:: Instructions to follow ::
Bring together all lines of the material below that contain the string "data".

:: Collected material ::
::::::

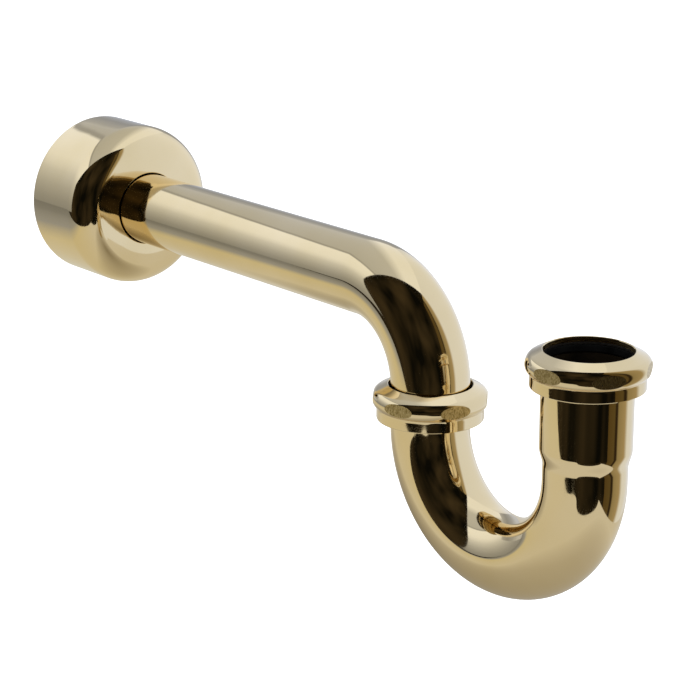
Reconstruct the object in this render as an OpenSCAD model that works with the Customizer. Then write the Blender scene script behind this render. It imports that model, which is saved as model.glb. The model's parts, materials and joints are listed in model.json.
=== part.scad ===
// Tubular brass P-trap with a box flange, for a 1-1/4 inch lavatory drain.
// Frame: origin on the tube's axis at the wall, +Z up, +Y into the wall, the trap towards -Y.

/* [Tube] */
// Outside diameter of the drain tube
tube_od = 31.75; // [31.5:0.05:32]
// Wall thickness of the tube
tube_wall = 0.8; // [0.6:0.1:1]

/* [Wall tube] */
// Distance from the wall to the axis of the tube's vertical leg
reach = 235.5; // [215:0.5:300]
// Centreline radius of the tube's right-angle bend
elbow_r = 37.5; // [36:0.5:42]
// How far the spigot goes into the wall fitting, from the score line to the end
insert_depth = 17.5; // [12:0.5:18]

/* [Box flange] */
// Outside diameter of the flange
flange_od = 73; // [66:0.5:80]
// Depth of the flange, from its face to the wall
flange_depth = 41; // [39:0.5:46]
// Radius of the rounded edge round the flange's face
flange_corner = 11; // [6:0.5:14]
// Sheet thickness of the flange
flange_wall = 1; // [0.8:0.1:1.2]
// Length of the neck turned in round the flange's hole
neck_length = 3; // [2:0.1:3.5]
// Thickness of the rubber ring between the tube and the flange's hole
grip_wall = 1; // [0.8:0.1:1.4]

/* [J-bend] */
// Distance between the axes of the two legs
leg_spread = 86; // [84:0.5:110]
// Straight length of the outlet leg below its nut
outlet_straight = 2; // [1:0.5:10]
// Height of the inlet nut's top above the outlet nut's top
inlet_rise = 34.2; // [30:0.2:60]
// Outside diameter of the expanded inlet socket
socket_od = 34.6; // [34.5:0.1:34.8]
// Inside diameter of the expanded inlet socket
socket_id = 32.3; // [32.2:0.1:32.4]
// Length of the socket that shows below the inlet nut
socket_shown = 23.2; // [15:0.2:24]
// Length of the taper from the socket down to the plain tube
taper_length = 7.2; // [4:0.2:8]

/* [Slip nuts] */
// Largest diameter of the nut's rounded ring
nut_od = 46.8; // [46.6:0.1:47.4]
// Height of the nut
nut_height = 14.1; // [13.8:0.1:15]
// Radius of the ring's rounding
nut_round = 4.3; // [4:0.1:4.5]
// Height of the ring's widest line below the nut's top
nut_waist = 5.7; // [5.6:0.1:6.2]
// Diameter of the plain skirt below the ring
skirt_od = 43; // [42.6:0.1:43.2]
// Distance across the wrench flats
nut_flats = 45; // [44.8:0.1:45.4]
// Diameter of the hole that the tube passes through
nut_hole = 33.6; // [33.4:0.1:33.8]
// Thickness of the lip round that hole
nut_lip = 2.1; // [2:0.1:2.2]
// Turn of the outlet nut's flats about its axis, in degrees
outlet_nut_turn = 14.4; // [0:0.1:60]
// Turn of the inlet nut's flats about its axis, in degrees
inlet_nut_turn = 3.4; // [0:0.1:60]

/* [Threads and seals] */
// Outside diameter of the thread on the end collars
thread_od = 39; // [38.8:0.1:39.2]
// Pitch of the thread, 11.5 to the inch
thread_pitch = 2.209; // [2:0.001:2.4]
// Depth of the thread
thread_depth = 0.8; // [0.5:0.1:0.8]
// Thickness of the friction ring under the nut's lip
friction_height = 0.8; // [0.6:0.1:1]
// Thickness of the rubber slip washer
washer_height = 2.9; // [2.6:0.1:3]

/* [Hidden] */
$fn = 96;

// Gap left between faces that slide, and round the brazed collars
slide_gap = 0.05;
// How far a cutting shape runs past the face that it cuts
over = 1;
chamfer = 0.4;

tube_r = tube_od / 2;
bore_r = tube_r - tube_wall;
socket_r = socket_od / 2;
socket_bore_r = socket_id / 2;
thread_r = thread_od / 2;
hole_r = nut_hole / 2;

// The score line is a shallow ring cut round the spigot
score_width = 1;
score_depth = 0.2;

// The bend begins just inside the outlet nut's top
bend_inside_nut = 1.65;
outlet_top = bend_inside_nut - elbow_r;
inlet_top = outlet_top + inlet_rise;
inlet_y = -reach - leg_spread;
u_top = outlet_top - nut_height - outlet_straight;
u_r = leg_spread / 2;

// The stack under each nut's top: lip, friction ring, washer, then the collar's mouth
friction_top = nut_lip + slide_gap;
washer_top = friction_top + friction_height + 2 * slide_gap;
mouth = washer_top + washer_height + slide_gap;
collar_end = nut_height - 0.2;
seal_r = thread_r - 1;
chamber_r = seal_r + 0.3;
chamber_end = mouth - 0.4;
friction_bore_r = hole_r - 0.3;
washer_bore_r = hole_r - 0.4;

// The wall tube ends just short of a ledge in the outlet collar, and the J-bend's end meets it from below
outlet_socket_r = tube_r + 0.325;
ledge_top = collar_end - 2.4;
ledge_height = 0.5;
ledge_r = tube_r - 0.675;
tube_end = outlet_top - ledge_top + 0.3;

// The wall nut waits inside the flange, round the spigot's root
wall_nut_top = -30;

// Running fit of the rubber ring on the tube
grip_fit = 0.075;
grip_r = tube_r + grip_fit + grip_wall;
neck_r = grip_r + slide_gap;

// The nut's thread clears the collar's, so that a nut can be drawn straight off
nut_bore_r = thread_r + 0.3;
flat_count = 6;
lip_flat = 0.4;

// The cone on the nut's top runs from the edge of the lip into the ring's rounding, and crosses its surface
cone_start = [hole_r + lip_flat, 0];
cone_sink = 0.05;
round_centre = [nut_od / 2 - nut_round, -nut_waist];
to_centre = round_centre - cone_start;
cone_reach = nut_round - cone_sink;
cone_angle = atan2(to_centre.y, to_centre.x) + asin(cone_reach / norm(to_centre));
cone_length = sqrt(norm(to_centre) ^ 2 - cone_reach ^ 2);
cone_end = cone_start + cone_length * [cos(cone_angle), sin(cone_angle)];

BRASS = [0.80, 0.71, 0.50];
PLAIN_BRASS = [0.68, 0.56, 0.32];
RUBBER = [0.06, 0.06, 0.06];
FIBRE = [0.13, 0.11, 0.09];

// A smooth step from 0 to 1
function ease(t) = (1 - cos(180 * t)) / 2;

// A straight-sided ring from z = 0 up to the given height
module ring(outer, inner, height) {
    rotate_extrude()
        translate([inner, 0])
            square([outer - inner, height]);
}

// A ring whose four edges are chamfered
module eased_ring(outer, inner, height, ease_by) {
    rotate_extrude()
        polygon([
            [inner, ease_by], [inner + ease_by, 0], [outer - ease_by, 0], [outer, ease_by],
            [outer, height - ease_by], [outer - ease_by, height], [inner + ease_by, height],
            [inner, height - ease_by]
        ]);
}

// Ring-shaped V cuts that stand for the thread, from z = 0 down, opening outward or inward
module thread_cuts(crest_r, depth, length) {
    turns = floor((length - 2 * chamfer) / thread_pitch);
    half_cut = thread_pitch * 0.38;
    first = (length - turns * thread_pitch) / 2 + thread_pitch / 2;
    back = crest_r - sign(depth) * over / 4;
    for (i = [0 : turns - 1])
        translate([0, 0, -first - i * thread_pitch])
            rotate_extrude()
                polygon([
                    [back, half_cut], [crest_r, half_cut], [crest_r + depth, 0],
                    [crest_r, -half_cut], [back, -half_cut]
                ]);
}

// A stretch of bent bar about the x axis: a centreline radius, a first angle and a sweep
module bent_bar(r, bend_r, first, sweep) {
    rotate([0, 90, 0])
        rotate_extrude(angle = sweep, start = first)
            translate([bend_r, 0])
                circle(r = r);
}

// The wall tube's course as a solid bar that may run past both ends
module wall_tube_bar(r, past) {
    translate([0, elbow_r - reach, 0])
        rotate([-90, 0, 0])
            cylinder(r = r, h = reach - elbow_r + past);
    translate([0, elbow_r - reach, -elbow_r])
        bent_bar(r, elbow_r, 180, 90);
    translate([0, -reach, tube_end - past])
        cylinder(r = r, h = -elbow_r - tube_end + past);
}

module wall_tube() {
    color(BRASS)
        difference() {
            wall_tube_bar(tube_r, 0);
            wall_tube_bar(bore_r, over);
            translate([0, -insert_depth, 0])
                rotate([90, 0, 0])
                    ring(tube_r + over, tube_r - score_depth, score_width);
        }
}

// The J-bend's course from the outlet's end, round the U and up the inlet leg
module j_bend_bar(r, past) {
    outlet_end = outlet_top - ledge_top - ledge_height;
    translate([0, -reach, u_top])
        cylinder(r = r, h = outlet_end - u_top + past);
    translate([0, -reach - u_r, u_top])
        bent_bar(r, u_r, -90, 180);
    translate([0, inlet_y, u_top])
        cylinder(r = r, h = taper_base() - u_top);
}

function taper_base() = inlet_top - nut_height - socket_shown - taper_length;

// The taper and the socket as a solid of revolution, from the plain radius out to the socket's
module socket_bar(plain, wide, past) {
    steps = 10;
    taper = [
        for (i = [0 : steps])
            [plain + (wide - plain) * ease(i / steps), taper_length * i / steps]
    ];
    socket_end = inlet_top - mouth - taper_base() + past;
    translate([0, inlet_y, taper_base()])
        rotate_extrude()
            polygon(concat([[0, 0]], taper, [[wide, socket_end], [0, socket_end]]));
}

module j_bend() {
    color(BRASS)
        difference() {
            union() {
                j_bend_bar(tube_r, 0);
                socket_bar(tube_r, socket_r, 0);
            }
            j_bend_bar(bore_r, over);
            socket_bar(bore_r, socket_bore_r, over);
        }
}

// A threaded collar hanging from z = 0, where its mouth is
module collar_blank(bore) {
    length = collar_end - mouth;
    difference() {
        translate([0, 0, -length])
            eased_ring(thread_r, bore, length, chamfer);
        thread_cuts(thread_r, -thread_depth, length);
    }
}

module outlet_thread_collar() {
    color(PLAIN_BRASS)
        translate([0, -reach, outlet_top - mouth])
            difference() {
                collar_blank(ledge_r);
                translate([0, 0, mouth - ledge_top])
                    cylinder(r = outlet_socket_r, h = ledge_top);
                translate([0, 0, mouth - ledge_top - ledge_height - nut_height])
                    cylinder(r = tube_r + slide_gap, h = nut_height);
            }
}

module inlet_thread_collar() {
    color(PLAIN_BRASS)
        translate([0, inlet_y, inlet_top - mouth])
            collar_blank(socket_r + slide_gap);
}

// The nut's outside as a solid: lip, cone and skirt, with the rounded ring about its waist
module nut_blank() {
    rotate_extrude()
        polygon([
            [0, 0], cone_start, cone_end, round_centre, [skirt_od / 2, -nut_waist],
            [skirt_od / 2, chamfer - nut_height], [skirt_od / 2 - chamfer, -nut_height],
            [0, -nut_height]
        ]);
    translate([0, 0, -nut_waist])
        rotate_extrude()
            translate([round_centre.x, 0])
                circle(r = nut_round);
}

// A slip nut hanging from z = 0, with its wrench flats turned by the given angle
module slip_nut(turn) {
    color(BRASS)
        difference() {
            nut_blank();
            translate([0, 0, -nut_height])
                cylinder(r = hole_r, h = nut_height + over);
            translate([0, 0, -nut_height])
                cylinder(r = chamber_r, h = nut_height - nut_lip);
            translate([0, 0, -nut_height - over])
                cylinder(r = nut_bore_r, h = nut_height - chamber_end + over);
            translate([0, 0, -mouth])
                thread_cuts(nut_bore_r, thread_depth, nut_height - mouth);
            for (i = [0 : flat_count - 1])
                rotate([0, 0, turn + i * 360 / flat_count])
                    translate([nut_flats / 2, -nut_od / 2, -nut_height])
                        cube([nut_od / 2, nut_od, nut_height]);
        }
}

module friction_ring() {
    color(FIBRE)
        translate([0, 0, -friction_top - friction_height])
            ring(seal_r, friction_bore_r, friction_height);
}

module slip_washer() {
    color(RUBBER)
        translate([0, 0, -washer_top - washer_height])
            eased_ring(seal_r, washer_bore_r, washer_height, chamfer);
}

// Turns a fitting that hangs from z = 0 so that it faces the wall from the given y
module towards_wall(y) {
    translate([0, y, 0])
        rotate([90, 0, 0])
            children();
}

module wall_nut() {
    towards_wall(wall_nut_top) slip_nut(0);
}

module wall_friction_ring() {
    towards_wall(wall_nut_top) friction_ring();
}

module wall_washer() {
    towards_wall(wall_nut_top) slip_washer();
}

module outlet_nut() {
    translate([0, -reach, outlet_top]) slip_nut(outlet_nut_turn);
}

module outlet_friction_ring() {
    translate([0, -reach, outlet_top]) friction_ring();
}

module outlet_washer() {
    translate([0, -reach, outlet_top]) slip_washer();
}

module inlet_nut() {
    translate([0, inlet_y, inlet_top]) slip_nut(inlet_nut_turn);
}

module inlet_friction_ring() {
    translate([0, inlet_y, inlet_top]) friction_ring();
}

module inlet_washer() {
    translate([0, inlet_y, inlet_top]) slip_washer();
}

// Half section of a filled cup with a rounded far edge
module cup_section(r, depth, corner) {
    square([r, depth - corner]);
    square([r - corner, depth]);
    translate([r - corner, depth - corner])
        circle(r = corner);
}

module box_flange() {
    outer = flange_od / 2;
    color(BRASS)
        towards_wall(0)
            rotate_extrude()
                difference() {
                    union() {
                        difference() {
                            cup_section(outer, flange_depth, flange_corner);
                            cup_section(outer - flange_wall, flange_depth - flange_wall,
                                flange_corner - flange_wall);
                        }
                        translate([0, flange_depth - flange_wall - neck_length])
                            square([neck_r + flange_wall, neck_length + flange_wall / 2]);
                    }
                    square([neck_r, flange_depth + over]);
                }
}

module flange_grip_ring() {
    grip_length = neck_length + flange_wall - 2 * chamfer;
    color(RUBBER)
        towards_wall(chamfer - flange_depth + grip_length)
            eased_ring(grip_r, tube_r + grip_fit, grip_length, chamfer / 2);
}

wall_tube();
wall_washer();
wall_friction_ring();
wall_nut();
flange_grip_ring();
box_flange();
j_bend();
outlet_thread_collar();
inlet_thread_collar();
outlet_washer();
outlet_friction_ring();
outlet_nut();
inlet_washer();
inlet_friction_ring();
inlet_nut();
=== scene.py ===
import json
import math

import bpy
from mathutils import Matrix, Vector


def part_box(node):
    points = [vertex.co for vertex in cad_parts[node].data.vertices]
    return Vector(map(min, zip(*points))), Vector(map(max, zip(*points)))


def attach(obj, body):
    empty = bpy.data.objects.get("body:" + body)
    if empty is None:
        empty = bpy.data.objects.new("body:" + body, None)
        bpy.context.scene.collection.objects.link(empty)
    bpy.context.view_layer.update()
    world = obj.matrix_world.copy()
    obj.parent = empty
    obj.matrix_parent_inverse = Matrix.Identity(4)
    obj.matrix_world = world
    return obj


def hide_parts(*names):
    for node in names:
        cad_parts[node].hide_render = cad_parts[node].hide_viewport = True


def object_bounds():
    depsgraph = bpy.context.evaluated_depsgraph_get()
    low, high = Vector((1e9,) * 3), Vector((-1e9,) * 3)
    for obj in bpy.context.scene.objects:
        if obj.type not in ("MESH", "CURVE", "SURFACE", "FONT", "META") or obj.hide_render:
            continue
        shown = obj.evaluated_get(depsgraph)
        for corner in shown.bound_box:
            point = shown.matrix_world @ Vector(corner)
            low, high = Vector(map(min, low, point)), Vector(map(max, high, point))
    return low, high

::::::

:: Task solution ::
    points = [vertex.co for vertex in cad_parts[node].data.vertices]
    empty = bpy.data.objects.get("body:" + body)
        empty = bpy.data.objects.new("body:" + body, None)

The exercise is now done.